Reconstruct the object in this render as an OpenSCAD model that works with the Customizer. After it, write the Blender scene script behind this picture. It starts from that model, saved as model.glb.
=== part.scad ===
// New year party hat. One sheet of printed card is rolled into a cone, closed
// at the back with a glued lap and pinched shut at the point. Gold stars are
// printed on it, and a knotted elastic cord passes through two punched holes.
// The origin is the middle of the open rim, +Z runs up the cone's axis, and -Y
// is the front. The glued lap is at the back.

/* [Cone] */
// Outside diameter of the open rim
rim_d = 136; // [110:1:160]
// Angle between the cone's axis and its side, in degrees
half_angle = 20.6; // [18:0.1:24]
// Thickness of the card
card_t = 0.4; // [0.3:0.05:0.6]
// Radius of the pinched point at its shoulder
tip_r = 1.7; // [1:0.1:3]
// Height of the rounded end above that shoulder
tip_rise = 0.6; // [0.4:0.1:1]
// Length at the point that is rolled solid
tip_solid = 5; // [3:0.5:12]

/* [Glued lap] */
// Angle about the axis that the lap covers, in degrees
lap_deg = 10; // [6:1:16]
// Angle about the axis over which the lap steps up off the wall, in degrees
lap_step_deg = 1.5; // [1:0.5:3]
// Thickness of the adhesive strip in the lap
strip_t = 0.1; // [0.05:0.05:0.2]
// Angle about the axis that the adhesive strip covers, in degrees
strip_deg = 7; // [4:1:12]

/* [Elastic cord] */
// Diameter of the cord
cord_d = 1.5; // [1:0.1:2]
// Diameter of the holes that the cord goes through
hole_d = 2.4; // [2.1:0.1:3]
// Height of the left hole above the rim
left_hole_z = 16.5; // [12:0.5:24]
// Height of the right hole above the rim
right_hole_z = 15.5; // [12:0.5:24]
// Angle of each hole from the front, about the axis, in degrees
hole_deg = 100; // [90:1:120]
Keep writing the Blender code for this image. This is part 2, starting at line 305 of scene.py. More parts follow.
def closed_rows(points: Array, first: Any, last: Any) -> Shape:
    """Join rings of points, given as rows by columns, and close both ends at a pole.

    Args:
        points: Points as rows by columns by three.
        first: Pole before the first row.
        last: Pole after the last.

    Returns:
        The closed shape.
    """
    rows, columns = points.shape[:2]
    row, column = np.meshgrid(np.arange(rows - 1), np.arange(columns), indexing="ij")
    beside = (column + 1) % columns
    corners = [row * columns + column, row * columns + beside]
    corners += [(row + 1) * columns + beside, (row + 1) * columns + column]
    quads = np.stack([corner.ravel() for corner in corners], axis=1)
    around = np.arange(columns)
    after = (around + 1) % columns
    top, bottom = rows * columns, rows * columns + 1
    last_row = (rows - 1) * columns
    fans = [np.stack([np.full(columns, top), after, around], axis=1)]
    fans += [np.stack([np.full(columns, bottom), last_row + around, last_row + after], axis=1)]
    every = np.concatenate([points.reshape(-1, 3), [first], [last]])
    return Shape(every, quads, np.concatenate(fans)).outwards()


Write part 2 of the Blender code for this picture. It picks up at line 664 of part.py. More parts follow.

• • • •

- **Goal**
Quote the data above from the line containing "Keep writing the" to the line containing "last: Pole after the last.", inclusive, and stop.

- **Answer for this exercise**
Keep writing the Blender code for this image. This is part 2, starting at line 305 of scene.py. More parts follow.
def closed_rows(points: Array, first: Any, last: Any) -> Shape:
    """Join rings of points, given as rows by columns, and close both ends at a pole.

    Args:
        points: Points as rows by columns by three.
        first: Pole before the first row.
        last: Pole after the last.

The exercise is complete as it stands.